Cela peut paraître étonnant lorsque l’on est habitué aux conceptions traditionnelles du contrôle et de l’apprentissage moteur. Ces conceptions ont en effet tendance à mettre l’accent sur le fait d’améliorer les représentations internes du mouvement. Il faut que le/la pratiquant.e sache explicitement comment se positionner, quels mouvements faire, dans quel ordre, etc. Mais regarder ce phénomène au travers d’autres approches théoriques peut le faire sembler tout à fait naturel et évident. Dans la tradition phénoménologique, Merleau-Ponty établit notamment une distinction entre le mouvement « concret », celui qui nous permet d’agir habituellement dans le monde, et le mouvement « abstrait », qui représente la situation d’exception, lorsque l’on se focalise sur notre corps[2] :

"Si [je fais un signe de la main], mais sans viser aucun partenaire présent ou même imaginaire et comme « une suite de mouvements en soi » c'est-à-dire si j'exécute une « flexion » de l'avant-bras sur le bras avec « supination » du bras et « flexion » des doigts, mon corps, qui était tout à l'heure le véhicule du mouvement, en devient lui-même le but, son projet moteur ne vise plus quelqu'un dans le monde, il vise mon avant-bras, mon bras, mes doigts, et il les vise en tant qu'ils sont capables de rompre leur insertion dans le monde donné et de dessiner autour de moi une situation fictive, ou même en tant que, sans aucun partenaire fictif, je considère curieusement cette étrange machine à signifier et la fais fonctionner pour le plaisir." Merleau-Ponty Maurice, Phénoménologie de la perception, Paris, Gallimard, 2009, p. 141.
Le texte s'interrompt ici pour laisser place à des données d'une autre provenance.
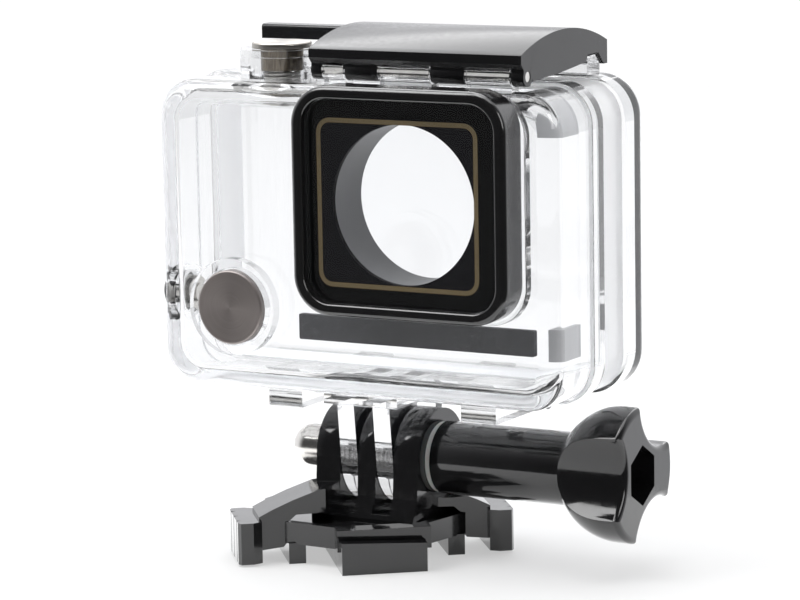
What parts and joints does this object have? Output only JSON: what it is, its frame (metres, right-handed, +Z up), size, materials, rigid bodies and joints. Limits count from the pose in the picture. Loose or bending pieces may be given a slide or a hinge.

La règle est qu'on utilise nos mouvement avec l'intention d’agir et d’avoir un effet dans le monde ; le mouvement qui prend le corps comme objet est l’exception, une fiction, voire pathologique dans certains cas. Ce n’est alors pas si surprenant si la focalisation interne nous pose quelques problèmes lorsqu’il nous faut agir dans notre environnement.

J’aimerais maintenant montrer que la focalisation de l’attention n’est pas un simple outil pédagogique ou un moyen d’optimiser la performance. Une fois que l’on a mis en relation la littérature sur la focalisation de l’attention et la littérature phénoménologique, des nouvelles pistes s’offrent à nous. L’essai « Throwing like a Girl » de Iris Marion Young permet notamment de considérer la question sous un angle politique. Cet essai aborde en effet des considérations très proches de la distinction entre focalisation externe et interne. La proximité est telle que je suis surpris que Young ne soit pas (à ma connaissance) citée dans la littérature sur la focalisation de l’attention[3].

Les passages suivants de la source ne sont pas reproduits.